5. Limit the number of check-ins
Have you ever checked your e-mail, Facebook, twitter and whatever other social media you use to find that you have not had one single new message/update since the last time you checked? Do you ever check them just for the sake of it, even if you suspect nothing has been updated? On a typical day I check everything in the morning, at lunchtime, and again in the afternoon. (Most people who commute by public transport seem to use their time in this way.) I might also check last thing at night. I think it makes replying and responding manageable. I wonder though, whether it would make any difference if I just checked twice a day? What if I took a book to read instead?

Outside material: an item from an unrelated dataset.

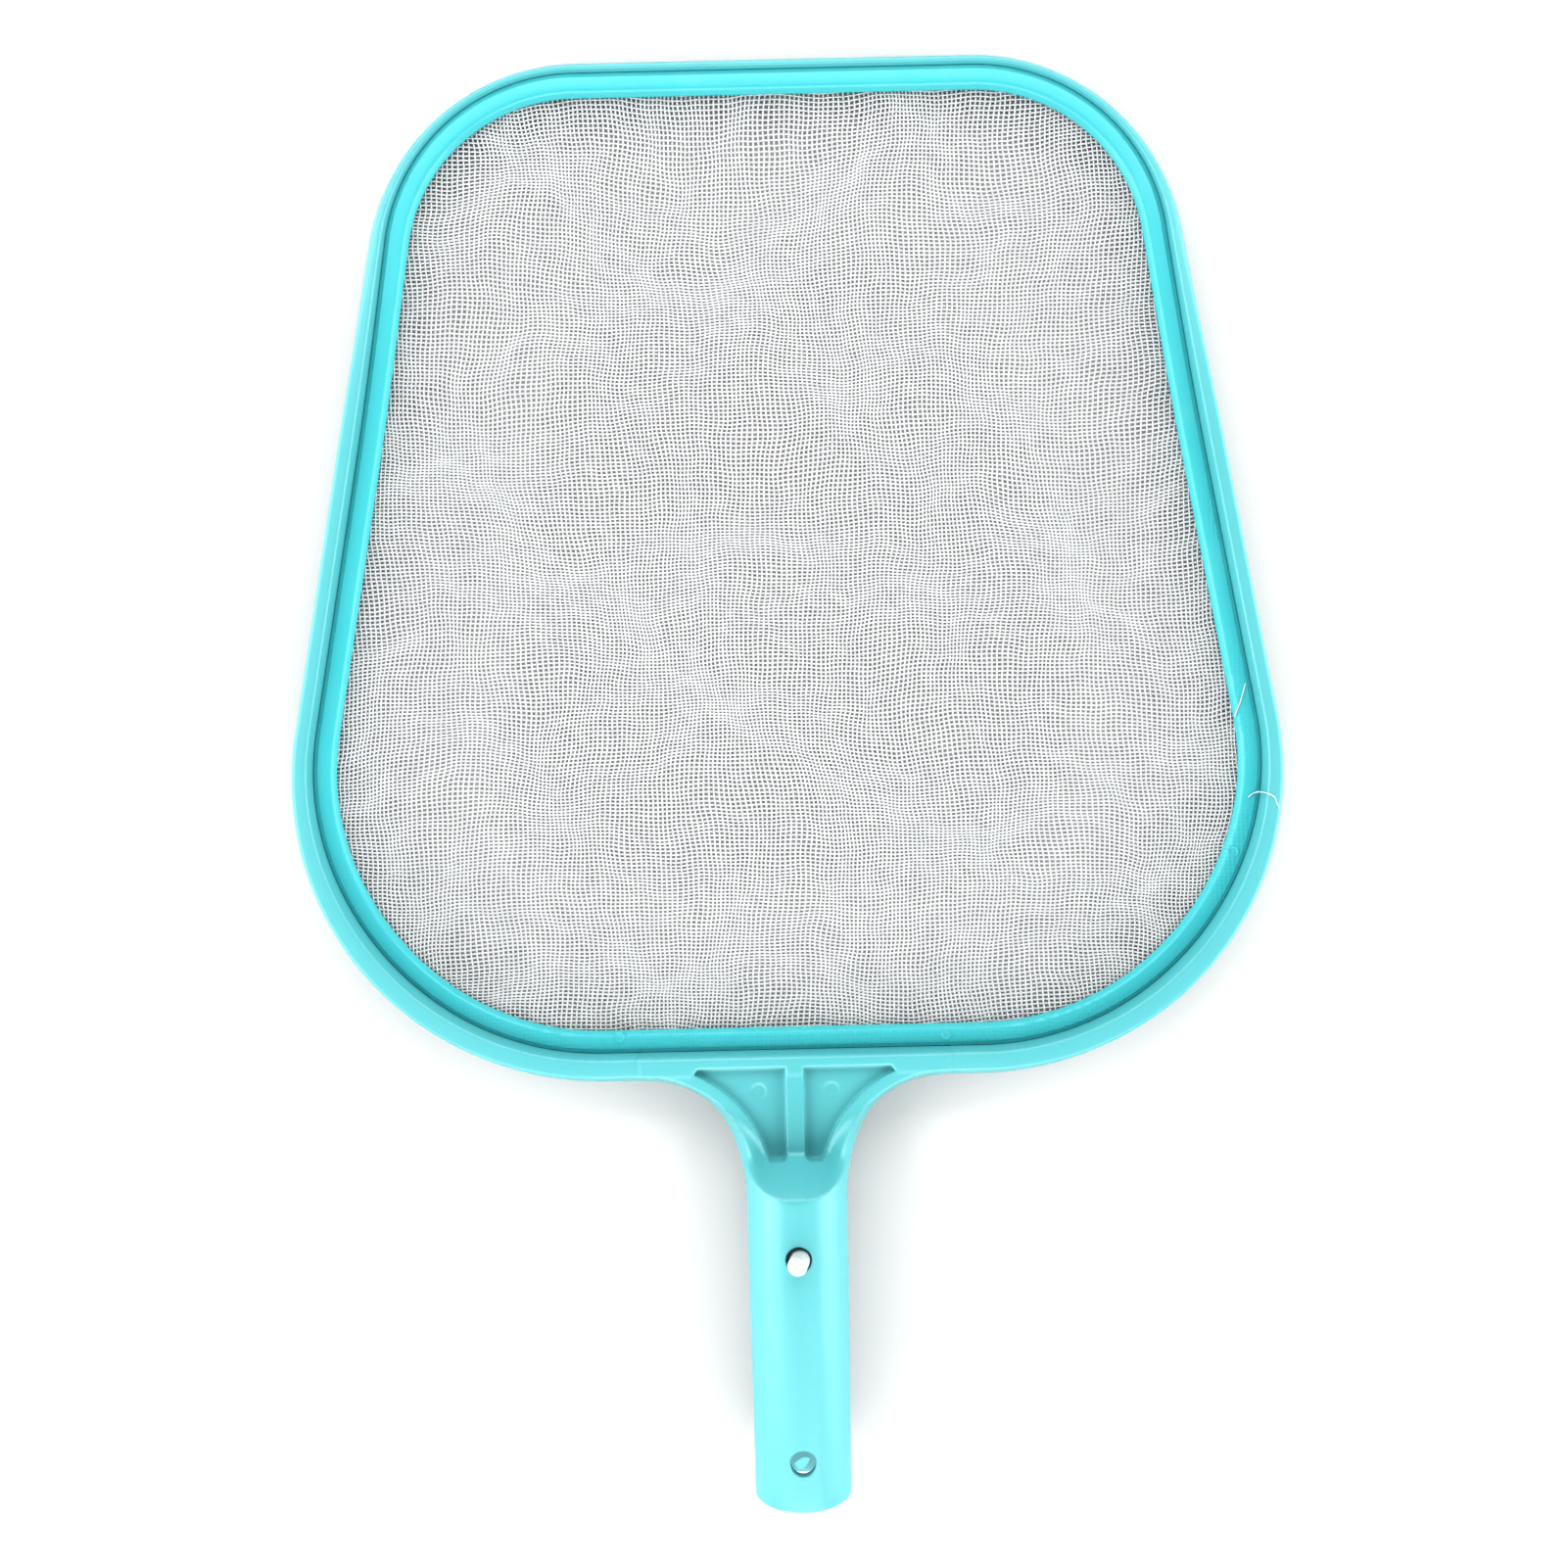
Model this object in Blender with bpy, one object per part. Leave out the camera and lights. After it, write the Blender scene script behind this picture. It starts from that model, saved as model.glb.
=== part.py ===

I always say I don’t have enough time to read and I always have a pile of library books that invariably get returned half-finished or untouched. If I cut down my screen time, I’d have plenty of time for other things I think I can’t squeeze in.
6. Allocate screen-free time
I’ve suggested this to my boyfriend in the past and he thinks it is a good idea – yet we’ve never put it into practise. Does that mean we find it too hard? Surely we can commit to something? Not being able to makes me feel like some kind of addict! It also seems pretty ridiculous. It’s not like we spend all our time in front of screens, either. The movie inspired me to finally come up with a screen-free time at home when neither of us are allowed to go near any sort of screen. I’ll let you know how it goes!
7. Start a diary
The other thing that I realised when writing this was I have no idea how much screen time I actually use. I’m pretty sure it’s too much. I want to cut down, but to what? What is realistic? Am I more hooked than I think? I’m pondering keeping a screen diary for a week to find out how much I actually use. It will probably be a revelation – but am I too scared to find out?!